Wednesday, October 5, 2011

Book Review: The Rocky Summer

A Book You Can Buy From Me

Book Title: The Rocky Summer


Author: Lee Kingman

Date: 1948

Publisher: Houghton Mifflin

ISBN: none

Length: 211 pages

Illustrations: woodcut-style black and white pictures by Barbara Cooney

Quote: "This morning we need a water boy at the quarry where your father works. The boy who usually does that isn't coming. Want to try it?"

In 1905 there weren't many restrictions on child labor. While this allowed some appalling abuses of child laborers in factories, it also made it that easy for a twelve-year-old to get an exciting summer job.

However, it takes more than a summer job to make a novel...and The Rocky Summer sounds like a condensed version of the highlights of several summers.
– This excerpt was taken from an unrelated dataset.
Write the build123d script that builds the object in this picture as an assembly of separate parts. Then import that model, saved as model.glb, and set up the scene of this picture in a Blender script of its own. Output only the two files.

Mikko and Helmi (children of Finnish immigrants) catch a thief, persuade their parents to keep the horse they love, and help their father talk himself into a better job.

Beyond its entertainment value, the purpose of this novel is to interest readers anywhere past grade four in an obscure bit of history: the granite quarries on Cape Ann, Massachusetts. You might wonder what a book about the granite quarries in Cape Ann was doing in the children's library in Virginia where I found this old treasure. So far as I can tell, it mostly gathered dust for sixty years. Although the library is about a mile from an old limestone quarry, readers don't seem to think there was much of an historical link.

However, the author and illustrator succeed in bringing the antique clothes, furniture, tools, and methods of work to life.

Recommended to anyone looking for a lively, wholesome adventure story. If it piques some middle school reader's interest in finding out more about where Finland is, why people who lived there came to the United States about a hundred years ago, how to pronounce the characters' names, and so on, all to the good.